La guerra y el aborto
Autor: Padre Fernando Pascual, L.C.
Profesor de filosofía y bioética en el Ateneo Pontificio Regina Apostolorum
Fuente: es.catholic.net (con permiso del autor)
¿Resulta correcto hacer comparaciones entre la guerra y el aborto? Las diferencias entre ambos hechos son notables, pero también hay puntos de semejanza.
En la guerra luchan entre sí adultos. Dos ejércitos se afrontan directamente, hombres armados combaten entre sí. A veces mueren civiles (les llaman víctimas o daños “colaterales”), pero lo que más buscan los militares es eliminar a los hombres o mujeres armados del bando contrario.
En el aborto se “enfrentan” pocos seres humanos: un “médico”, una mujer y su hijo no nacido. El pequeño es indefenso, no tiene armas, no puede hacer nada frente al deseo de quienes han decidido eliminarlo.
Las guerras provocan muertos y heridos “visibles”, al menos teóricamente. La prensa, la televisión, internet, pueden ofrecer imágenes de los cadáveres, de las víctimas. Los heridos hablan en la radio o en los periódicos. Los familiares y los supervivientes cuentan la historia de lo que está pasando.
El aborto se mueve en un horizonte de pocas imágenes. Nadie parece interesado en ver el cuerpo de la víctima, en saber qué ocurrió con el embrión o el feto asesinado. Una sombra de misterio y de ocultamiento busca que desaparezcan restos y recuerdos de lo ocurrido.
En todas las guerras siempre hay culpables, pues no habría guerra si no hubiera injusticias ni prepotencia. A veces los dos bandos que pelean entre sí son responsables directos, y culpables, del conflicto. Otras veces unos son culpables y otros son inocentes que buscan cómo defenderse ante un agresor injusto. Por desgracia, nadie se autoreconoce como culpable y todos buscan encontrar “justificaciones” para decir por qué atacan a los otros, para decir que la culpa la tienen los enemigos.

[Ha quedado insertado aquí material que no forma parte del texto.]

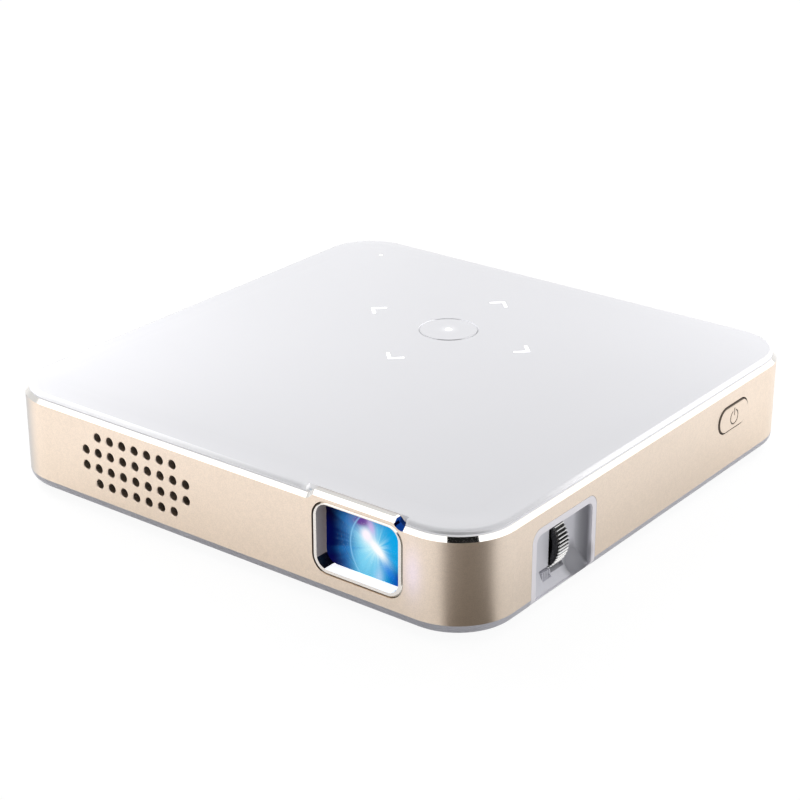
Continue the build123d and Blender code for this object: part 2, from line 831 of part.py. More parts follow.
with BuildPart() as focus_pocket:
    plate_x(
        (insert_front, insert_back),
        (insert_bottom - 2 * pocket_corner, insert_top),
        (pocket_floor_x - pocket_wall, right),
        pocket_corner,
    )
    block((left, right + 1), (front, back), (-10, insert_bottom), mode=Mode.SUBTRACT)
    # the sill's rounded lower edge runs on across the insert
    low_edge = [
        e
        for e in focus_pocket.edges().filter_by(Axis.Y)
        if abs(e.center().X - right) < tolerance and abs(e.center().Z - insert_bottom) < tolerance
    ]
    fillet(low_edge, sill_radius)
    # flange that bears on the inside of the band
    plate_x(
        (insert_front - pocket_flange, insert_back + pocket_flange),
        (band_bottom + insert_gap, insert_top + pocket_flange),
        (band_inside - insert_gap - pocket_flange_thickness, band_inside - insert_gap),
        pocket_flange_corner,
    )
    add(recess.part, mode=Mode.SUBTRACT)
    # round hollow for the finger tip, in the ramp
    with Locations((right + scoop_stands_out, pocket_front + scoop_from_pocket_front, scoop_height)):
        Sphere(scoop_radius, mode=Mode.SUBTRACT)
    block(
        (pocket_floor_x - pocket_wall / 2, floor_cut),
        (disc_front - slot_gap, disc_back + slot_gap),
        (wheel_z - slot_half, wheel_z + slot_half),
        mode=Mode.SUBTRACT,
    )
    block(
        (pocket_floor_x - pocket_wall - 1, pocket_floor_x - pocket_wall / 2),
        (disc_front - slot_gap, disc_back + slot_gap),
        (wheel_z - slot_half - slot_room, wheel_z + slot_half + slot_room),
        mode=Mode.SUBTRACT,
    )
    # small stepped notch beside the foot of the slot, with ribs in it
    block((pocket_floor_x - detent_depth, floor_cut), detent_y, detent_z, mode=Mode.SUBTRACT)
    block(
        (pocket_floor_x - detent_depth, floor_cut),
        (detent_y[1] - detent_step[0], disc_front),
        (detent_z[0] + detent_step[1], detent_z[1]),
        mode=Mode.SUBTRACT,
    )
    for rib in range(5):
        rib_y = detent_y[0] + rib_pitch * (rib + 0.5)
        block(
            (pocket_floor_x - detent_depth, pocket_floor_x + 0.5),
            (rib_y, rib_y + rib_width),
            (detent_z[0], detent_z[0] + rib_height),
        )
focus_pocket.part.label = "focus_pocket"
export_step(focus_pocket.part, "parts/focus_pocket.step")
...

En el aborto el hijo es siempre, siempre, siempre, sin condiciones, una víctima inocente. La culpa está en los adultos: en la madre, que no lo acepta. En el padre, que presiona a la madre para que lo elimine. En el médico, que usa la ciencia de la salud para cometer un acto arbitrario, injusto, asesino: para ir contra lo que es la esencia de su profesión.
Existe toda una industria orientada al mundo de la guerra. Produce y vende armas ligeras o pesadas, aviones y torpedos, submarinos y radares. A veces, muchas veces, esa industria es un auténtico negocio de miles de millones de dólares (o de euros), que se invierten para la destrucción, mientras millones de personas no encuentran ayuda para tener comida o agua potable.
El mundo del aborto se ha convertido, para algunas organizaciones nacionales o internacionales, en un negocio triste, con el que obtienen abundantes “beneficios” económicos a costa de eliminar, como en la guerra, la vida de miles de seres humanos.
Miles de personas, organizaciones no gubernativas, reuniones internacionales, trabajan por eliminar las guerras, por paliar los efectos de las mismas, por ayudar a las víctimas, a los refugiados, a los heridos.
También frente al aborto una multitud de hombres y mujeres de buena voluntad ofrece ayudas a las mujeres para que no aborten, para que puedan llevan adelante su embarazo. Cuando una madre ha abortado, la asisten para que supere el síndrome postaborto y para que pueda reorientar su vida hacia horizontes de amor y de justicia.
Son evidentes las diferencias entre las guerras y el aborto, así como también encontramos elementos semejantes.
En ambos casos, guerras y abortos, mueren miles, millones de seres humanos. Seres humanos que no morirían si en el mundo hubiese más justicia, más esperanza, más amor, más respeto, más corazones disponibles a la acogida, a la escucha, a la vida.
La guerra y el aborto son dos productos de la cultura de la muerte, de esa mentalidad que recurre a la fuerza para hacer triunfar los propios proyectos personales a costa de eliminar a los “adversarios”, a quienes pueden exigirnos justicia y respeto.
La guerra y el aborto serán derrotados, serán extirpados, cuando promovamos una cultura de la vida. Hacerlo es una urgencia para todos los hombres y mujeres de buena voluntad. Para que hoy, y mañana, los más débiles, los más vulnerables, los más necesitados, puedan ser acogidos en nuestro mundo, puedan recorrer el camino de la vida en la justicia y en el auténtico respeto de los derechos humanos de todos, especialmente de los hijos más débiles y más pequeños.